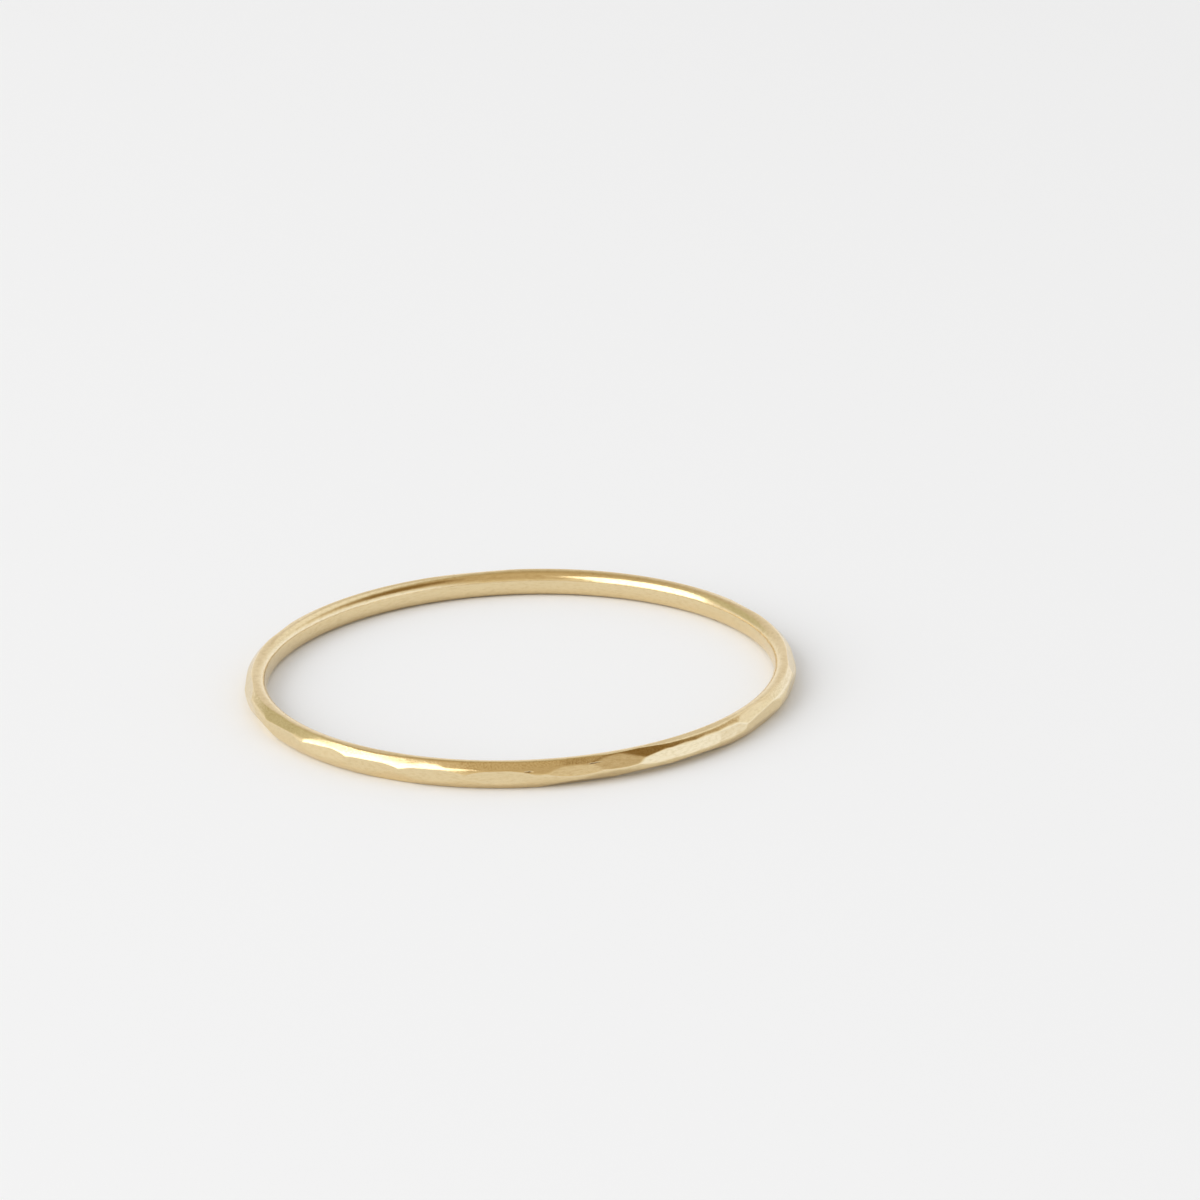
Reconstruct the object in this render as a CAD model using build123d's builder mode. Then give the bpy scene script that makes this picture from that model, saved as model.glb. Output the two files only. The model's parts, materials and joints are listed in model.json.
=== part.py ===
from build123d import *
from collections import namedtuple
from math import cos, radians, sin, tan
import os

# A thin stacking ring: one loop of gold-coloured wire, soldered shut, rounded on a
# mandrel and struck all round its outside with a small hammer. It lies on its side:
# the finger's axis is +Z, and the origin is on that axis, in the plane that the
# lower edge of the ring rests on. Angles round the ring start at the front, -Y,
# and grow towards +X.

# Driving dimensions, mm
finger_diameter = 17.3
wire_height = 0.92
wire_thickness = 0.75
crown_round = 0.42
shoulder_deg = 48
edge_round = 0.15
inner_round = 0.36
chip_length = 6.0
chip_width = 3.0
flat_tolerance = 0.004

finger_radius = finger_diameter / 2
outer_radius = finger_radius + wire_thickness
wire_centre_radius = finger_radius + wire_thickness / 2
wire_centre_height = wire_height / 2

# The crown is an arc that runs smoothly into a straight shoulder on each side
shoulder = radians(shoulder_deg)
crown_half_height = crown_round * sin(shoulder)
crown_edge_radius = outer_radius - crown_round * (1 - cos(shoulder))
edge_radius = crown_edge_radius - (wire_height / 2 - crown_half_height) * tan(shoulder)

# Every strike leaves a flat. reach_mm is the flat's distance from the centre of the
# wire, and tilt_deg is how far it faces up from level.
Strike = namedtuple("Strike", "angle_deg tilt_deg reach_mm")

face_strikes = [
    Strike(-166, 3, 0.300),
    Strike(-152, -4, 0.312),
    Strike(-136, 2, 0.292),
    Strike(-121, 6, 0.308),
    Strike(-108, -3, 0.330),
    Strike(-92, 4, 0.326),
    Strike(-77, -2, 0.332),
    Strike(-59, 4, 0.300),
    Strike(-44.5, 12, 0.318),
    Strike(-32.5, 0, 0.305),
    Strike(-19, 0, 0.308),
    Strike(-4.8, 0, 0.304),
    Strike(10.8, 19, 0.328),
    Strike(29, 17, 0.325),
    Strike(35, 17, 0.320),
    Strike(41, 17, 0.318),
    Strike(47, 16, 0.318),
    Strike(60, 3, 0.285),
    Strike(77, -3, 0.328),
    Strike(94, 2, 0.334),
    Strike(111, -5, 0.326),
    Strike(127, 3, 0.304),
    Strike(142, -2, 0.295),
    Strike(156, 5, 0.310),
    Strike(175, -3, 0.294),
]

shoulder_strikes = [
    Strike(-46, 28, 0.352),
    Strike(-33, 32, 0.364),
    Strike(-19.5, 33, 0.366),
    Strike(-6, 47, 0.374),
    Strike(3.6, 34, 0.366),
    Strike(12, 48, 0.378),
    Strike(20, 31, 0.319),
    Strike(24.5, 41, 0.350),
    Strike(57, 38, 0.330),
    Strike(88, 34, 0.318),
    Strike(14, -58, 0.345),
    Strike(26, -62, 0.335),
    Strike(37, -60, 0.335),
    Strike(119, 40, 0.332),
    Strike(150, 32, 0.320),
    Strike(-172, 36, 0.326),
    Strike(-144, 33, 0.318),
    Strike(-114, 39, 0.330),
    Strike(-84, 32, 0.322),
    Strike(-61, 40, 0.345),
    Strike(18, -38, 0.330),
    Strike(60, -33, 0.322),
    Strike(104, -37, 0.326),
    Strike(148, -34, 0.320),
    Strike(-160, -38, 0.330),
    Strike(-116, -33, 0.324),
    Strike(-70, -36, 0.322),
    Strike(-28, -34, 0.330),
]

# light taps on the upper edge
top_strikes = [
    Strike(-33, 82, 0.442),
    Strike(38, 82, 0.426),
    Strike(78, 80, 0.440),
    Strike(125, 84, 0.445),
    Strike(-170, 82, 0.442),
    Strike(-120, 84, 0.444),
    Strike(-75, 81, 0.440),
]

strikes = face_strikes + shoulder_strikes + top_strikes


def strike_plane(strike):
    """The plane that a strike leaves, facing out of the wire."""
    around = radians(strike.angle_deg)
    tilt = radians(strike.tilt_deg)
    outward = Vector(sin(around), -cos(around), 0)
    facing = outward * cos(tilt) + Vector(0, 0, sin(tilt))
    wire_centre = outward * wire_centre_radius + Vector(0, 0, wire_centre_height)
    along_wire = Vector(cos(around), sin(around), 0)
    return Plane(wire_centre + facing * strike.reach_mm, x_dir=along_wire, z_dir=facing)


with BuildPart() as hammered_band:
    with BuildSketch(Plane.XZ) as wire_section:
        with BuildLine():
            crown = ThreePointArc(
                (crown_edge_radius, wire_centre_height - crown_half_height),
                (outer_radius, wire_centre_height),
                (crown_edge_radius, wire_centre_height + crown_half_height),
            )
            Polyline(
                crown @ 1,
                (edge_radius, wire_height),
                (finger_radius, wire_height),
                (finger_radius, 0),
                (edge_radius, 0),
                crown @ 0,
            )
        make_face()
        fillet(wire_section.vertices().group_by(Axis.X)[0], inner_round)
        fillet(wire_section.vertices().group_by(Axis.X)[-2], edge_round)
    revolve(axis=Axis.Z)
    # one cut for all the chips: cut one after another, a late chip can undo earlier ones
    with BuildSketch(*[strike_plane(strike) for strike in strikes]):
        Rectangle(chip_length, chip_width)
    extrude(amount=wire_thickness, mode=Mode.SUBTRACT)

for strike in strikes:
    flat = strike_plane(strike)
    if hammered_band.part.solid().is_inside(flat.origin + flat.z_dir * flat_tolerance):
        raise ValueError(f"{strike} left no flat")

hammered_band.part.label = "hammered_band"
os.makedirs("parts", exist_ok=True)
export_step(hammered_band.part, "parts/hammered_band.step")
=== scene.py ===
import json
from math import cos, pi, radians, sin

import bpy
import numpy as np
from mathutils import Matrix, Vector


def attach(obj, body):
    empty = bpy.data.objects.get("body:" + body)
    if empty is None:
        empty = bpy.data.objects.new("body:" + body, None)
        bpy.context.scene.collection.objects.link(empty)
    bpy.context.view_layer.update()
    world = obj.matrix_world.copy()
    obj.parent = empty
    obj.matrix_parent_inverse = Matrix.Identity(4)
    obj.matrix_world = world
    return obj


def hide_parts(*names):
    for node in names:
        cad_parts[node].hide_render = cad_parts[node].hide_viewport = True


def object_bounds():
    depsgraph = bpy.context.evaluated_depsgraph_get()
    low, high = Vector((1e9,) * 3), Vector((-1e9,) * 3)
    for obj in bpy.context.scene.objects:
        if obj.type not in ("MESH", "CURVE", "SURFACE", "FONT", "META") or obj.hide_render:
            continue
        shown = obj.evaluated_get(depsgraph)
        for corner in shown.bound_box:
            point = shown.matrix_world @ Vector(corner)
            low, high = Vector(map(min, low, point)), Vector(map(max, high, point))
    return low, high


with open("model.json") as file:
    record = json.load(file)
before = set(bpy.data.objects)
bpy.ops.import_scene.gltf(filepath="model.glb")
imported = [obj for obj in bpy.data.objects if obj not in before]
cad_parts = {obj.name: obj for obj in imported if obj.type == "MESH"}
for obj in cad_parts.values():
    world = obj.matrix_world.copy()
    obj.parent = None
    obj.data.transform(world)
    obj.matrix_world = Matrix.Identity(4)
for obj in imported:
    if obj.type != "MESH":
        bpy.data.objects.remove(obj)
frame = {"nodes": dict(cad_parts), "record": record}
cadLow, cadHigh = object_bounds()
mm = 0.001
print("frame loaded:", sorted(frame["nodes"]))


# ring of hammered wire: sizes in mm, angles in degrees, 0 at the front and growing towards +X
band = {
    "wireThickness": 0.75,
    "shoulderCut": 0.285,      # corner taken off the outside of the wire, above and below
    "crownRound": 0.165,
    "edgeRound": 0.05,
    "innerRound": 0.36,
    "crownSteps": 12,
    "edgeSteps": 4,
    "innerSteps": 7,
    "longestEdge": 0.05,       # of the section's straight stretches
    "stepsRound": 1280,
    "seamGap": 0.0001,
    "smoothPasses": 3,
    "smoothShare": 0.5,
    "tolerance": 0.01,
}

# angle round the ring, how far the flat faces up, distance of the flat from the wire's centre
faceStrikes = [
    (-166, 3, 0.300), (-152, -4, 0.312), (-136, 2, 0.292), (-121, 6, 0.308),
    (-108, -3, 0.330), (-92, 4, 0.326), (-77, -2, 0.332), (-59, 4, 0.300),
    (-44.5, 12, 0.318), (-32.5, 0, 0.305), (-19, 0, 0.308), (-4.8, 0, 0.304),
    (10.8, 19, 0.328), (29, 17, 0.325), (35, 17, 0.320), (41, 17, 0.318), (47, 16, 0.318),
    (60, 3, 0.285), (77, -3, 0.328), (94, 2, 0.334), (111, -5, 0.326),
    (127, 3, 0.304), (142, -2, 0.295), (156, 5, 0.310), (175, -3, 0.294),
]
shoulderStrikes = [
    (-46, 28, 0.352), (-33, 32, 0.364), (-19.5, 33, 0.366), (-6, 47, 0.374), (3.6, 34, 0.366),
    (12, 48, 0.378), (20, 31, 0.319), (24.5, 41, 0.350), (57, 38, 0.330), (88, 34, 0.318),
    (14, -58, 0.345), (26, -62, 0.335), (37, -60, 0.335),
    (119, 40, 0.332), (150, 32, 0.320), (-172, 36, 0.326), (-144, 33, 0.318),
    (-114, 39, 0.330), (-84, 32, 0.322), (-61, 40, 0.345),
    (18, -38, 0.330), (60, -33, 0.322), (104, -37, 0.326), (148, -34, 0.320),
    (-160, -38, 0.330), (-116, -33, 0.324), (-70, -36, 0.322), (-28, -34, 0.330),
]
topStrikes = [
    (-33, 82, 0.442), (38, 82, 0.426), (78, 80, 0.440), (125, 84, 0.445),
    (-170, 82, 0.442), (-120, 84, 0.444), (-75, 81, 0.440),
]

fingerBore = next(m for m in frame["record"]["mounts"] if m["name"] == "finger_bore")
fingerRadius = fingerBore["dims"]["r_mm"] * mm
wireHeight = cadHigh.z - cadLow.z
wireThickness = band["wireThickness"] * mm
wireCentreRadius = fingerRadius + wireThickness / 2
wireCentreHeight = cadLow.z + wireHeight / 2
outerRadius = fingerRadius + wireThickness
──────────
WORK INSTRUCTIONS:
Starting with the line that contains "fillet(wire_section.vertices().group_by(Axis.X)[0], inner_round)", repeat each line exactly, and stop once the line that contains "for node in" has been repeated.

RESPONSE:
        fillet(wire_section.vertices().group_by(Axis.X)[0], inner_round)
        fillet(wire_section.vertices().group_by(Axis.X)[-2], edge_round)
    revolve(axis=Axis.Z)
    # one cut for all the chips: cut one after another, a late chip can undo earlier ones
    with BuildSketch(*[strike_plane(strike) for strike in strikes]):
        Rectangle(chip_length, chip_width)
    extrude(amount=wire_thickness, mode=Mode.SUBTRACT)

for strike in strikes:
    flat = strike_plane(strike)
    if hammered_band.part.solid().is_inside(flat.origin + flat.z_dir * flat_tolerance):
        raise ValueError(f"{strike} left no flat")

hammered_band.part.label = "hammered_band"
os.makedirs("parts", exist_ok=True)
export_step(hammered_band.part, "parts/hammered_band.step")
=== scene.py ===
import json
from math import cos, pi, radians, sin

import bpy
import numpy as np
from mathutils import Matrix, Vector


def attach(obj, body):
    empty = bpy.data.objects.get("body:" + body)
    if empty is None:
        empty = bpy.data.objects.new("body:" + body, None)
        bpy.context.scene.collection.objects.link(empty)
    bpy.context.view_layer.update()
    world = obj.matrix_world.copy()
    obj.parent = empty
    obj.matrix_parent_inverse = Matrix.Identity(4)
    obj.matrix_world = world
    return obj


def hide_parts(*names):
    for node in names:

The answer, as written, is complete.